Internet and connectivity

MIUI 7 comes with its own web browser, which I’d advise you to put somewhere in a folder together with other pre-loaded apps you’re never going to use. It’s not because the app is slow. Quite the contrary: rendering and navigation are both pretty snappy. It’s not because it’s too basic: the app comes with a Reader Mode, a built-in data saver, and a whole bunch of other features. The thing, however, is that the app has been glitchy throughout my testing. Not a lot, but enough to tick me off. I’ve had Images being stretched out of proportions, I’ve had mobile versions of sites not working, and I can’t figure out why tabs I’ve opened disappear on their own. Besides, the app does not hide the address bar and navigation panel, which eats up a considerable amount of viewing area. The good thing is that Google Chrome came pre-loaded on my unit, and that’s what I ended up using whenever the stock browser was acting up.

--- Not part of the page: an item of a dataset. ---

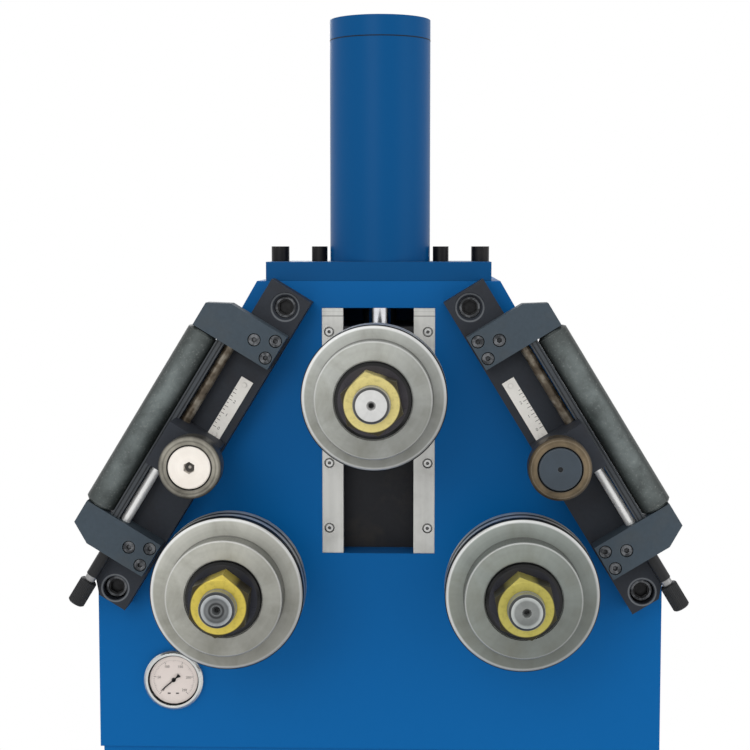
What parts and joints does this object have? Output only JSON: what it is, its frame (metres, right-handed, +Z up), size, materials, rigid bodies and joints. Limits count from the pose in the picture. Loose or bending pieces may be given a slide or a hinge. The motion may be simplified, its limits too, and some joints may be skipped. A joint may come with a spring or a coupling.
{
  "type": "ring roller",
  "caption": "Three-roll ring bender with a hydraulic press slide, geared lower rolls, two slanted side guides with lead screws, a pressure gauge and a floor cabinet.",
  "frame": {"origin": "on the floor, at the centre of the four anchor holes in the foot rim", "axes": "+Z up, front towards -Y (the rolls point to -Y), +X to the right seen from the front"},
  "size_m": [0.7158, 0.7171, 1.5684],
  "materials": {
    "blue_paint": "gloss blue machine paint",
    "deep_blue_paint": "satin blue machine paint",
    "slate_steel": "phosphated, dark slate",
    "dark_steel": "dark phosphated",
    "black_oxide": "black oxide, oiled",
    "turned_steel": "turned, light oil film",
    "bright_steel": "ground",
    "gib_steel": "ground, light grey",
    "zinc_yellow": "yellow zinc plated",
    "chrome_steel": "hard chrome, polished",
    "bronze": "machined bronze",
    "cast_grey": "painted grey casting",
    "motor_grey": "cast, grey",
    "cap_cream": "bright faced",
    "gauge_glass": "clear",
    "needle_black": "matt black",
    "scale_pale": "printed, pale",
    "tank_plastic": "moulded, dark grey",
    "box_plastic": "moulded, light grey",
    "switch_red": "moulded, red"
  },
  "bodies": {
    "frame": {"cabinet_shell": "blue_paint", "rear_panel": "blue_paint", "head_shell": "blue_paint", "front_plate": "blue_paint", "bearing_plate": "blue_paint", "rear_cover": "blue_paint", "gib_strips": "gib_steel", "wear_plates": "bronze", "shaft_covers": "dark_steel", "frame_bearings": "chrome_steel", "plate_screws": "bright_steel", "cylinder_barrel": "deep_blue_paint", "cylinder_cap": "deep_blue_paint", "rod_gland": "bronze", "flange_screws": "black_oxide", "gearbox": "cast_grey", "gear_motor": "motor_grey", "bracket_bases": "dark_steel", "end_plates": "slate_steel", "guide_rails": "dark_steel", "bracket_screws": "black_oxide", "scale_strips": "scale_pale", "gauge_case": "chrome_steel", "gauge_glass": "gauge_glass", "oil_tank": "tank_plastic", "pump_unit": "motor_grey", "oil_pipes": "bright_steel", "electric_box": "box_plastic"},
    "press_slide": {"slide_block": "dark_steel", "slide_bearings": "chrome_steel", "piston_rod": "chrome_steel"},
    "upper_spindle": {"upper_shaft": "bright_steel", "upper_rolls": "turned_steel", "upper_collar": "black_oxide", "upper_nut": "zinc_yellow"},
    "lower_left_spindle": {"left_shaft": "bright_steel", "left_rolls": "turned_steel", "left_collar": "black_oxide", "left_nut": "zinc_yellow", "left_gear": "turned_steel"},
    "lower_right_spindle": {"right_shaft": "bright_steel", "right_rolls": "turned_steel", "right_collar": "black_oxide", "right_nut": "zinc_yellow", "right_gear": "turned_steel"},
    "drive_spindle": {"drive_pinion": "turned_steel"},
    "left_carriage_unit": {"left_carriage": "dark_steel", "left_disc_cap": "cap_cream"},
    "left_disc_unit": {"left_guide_disc": "turned_steel"},
    "left_screw_unit": {"left_lead_screw": "bright_steel", "left_knob": "black_oxide"},
    "left_roller_unit": {"left_support_roller": "black_oxide"},
    "right_carriage_unit": {"right_carriage": "dark_steel", "right_disc_cap": "slate_steel"},
    "right_disc_unit": {"right_guide_disc": "turned_steel"},
    "right_screw_unit": {"right_lead_screw": "bright_steel", "right_knob": "black_oxide"},
    "right_roller_unit": {"right_support_roller": "black_oxide"},
    "needle_unit": {"gauge_needle": "needle_black"},
    "switch_unit": {"switch_knob": "switch_red"}
  },
  "joints": [
    {"name": "press_feed", "type": "slide", "parent": "frame", "child": "press_slide", "axis": [0, 0, -1], "range_m": [0, 0.11]},
    {"name": "upper_roll_spin", "type": "hinge", "parent": "press_slide", "child": "upper_spindle", "pos_m": [0, -0.388, 1.1363], "axis": [0, 1, 0], "continuous": true},
    {"name": "left_roll_spin", "type": "hinge", "parent": "frame", "child": "lower_left_spindle", "pos_m": [-0.1625, -0.388, 0.92], "axis": [0, 1, 0], "continuous": true},
    {"name": "right_roll_spin", "type": "hinge", "parent": "frame", "child": "lower_right_spindle", "pos_m": [0.1625, -0.388, 0.92], "axis": [0, 1, 0], "continuous": true},
    {"name": "pinion_spin", "type": "hinge", "parent": "frame", "child": "drive_spindle", "pos_m": [0, -0.1, 0.86363], "axis": [0, 1, 0], "continuous": true},
    {"name": "left_guide_feed", "type": "slide", "parent": "frame", "child": "left_carriage_unit", "axis": [0.521, 0, 0.8536], "range_m": [-0.034, 0.095]},
    {"name": "left_screw_turn", "type": "hinge", "parent": "frame", "child": "left_screw_unit", "pos_m": [-0.32835, -0.295, 0.92347], "axis": [0.521, 0, 0.8536], "range_deg": [-4100, 11450]},
    {"name": "left_guide_spin", "type": "hinge", "parent": "left_carriage_unit", "child": "left_disc_unit", "pos_m": [-0.20272, -0.369, 1.05885], "axis": [0, 1, 0], "continuous": true},
    {"name": "left_roller_spin", "type": "hinge", "parent": "frame", "child": "left_roller_unit", "pos_m": [-0.25906, -0.295, 1.10378], "axis": [0.521, 0, 0.8536], "continuous": true},
    {"name": "right_guide_feed", "type": "slide", "parent": "frame", "child": "right_carriage_unit", "axis": [-0.521, 0, 0.8536], "range_m": [-0.034, 0.095]},
    {"name": "right_screw_turn", "type": "hinge", "parent": "frame", "child": "right_screw_unit", "pos_m": [0.32835, -0.295, 0.92347], "axis": [-0.521, 0, 0.8536], "range_deg": [-4100, 11450]},
    {"name": "right_guide_spin", "type": "hinge", "parent": "right_carriage_unit", "child": "right_disc_unit", "pos_m": [0.20272, -0.369, 1.05885], "axis": [0, 1, 0], "continuous": true},
    {"name": "right_roller_spin", "type": "hinge", "parent": "frame", "child": "right_roller_unit", "pos_m": [0.25906, -0.295, 1.10378], "axis": [-0.521, 0, 0.8536], "continuous": true},
    {"name": "needle_swing", "type": "hinge", "parent": "frame", "child": "needle_unit", "pos_m": [-0.245, -0.243, 0.783], "axis": [0, 1, 0], "range_deg": [0, 270]},
    {"name": "switch_turn", "type": "hinge", "parent": "frame", "child": "switch_unit", "pos_m": [0.3315, 0.06, 0.48], "axis": [1, 0, 0], "range_deg": [0, 90]}
  ],
  "couplings": [
    {"joint": "right_roll_spin", "follows": "left_roll_spin", "ratio": 1},
    {"joint": "pinion_spin", "follows": "left_roll_spin", "ratio": -1.3889},
    {"joint": "left_screw_turn", "follows": "left_guide_feed", "rad_per_m": 2094.4},
    {"joint": "right_screw_turn", "follows": "right_guide_feed", "rad_per_m": 2094.4}
  ]
}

Speaking of using the internet, I’ve experienced no issues with cellular data connectivity or with Wi-Fi signal strength. Also, I’ve had no problems connecting the Xiaomi Redmi Note 3 to my Bluetooth speaker and maintaining the connection at a reasonable distance. I’m pointing this out because if you go on the internet, you might come across reports of connectivity issues by other Redmi Note 3 users. I, however, have never had to deal with any such problems.

While we’re at it, I’m going to highlight the fact that the Xiaomi Redmi Note 3 is a dual-SIM smartphone, with one Micro and one Nano SIM card tray, both working with high-speed cellular data. The latter slot doubles as the microSD card tray, however, so you can’t have both expanded storage and dual-SIM functionality at the same time.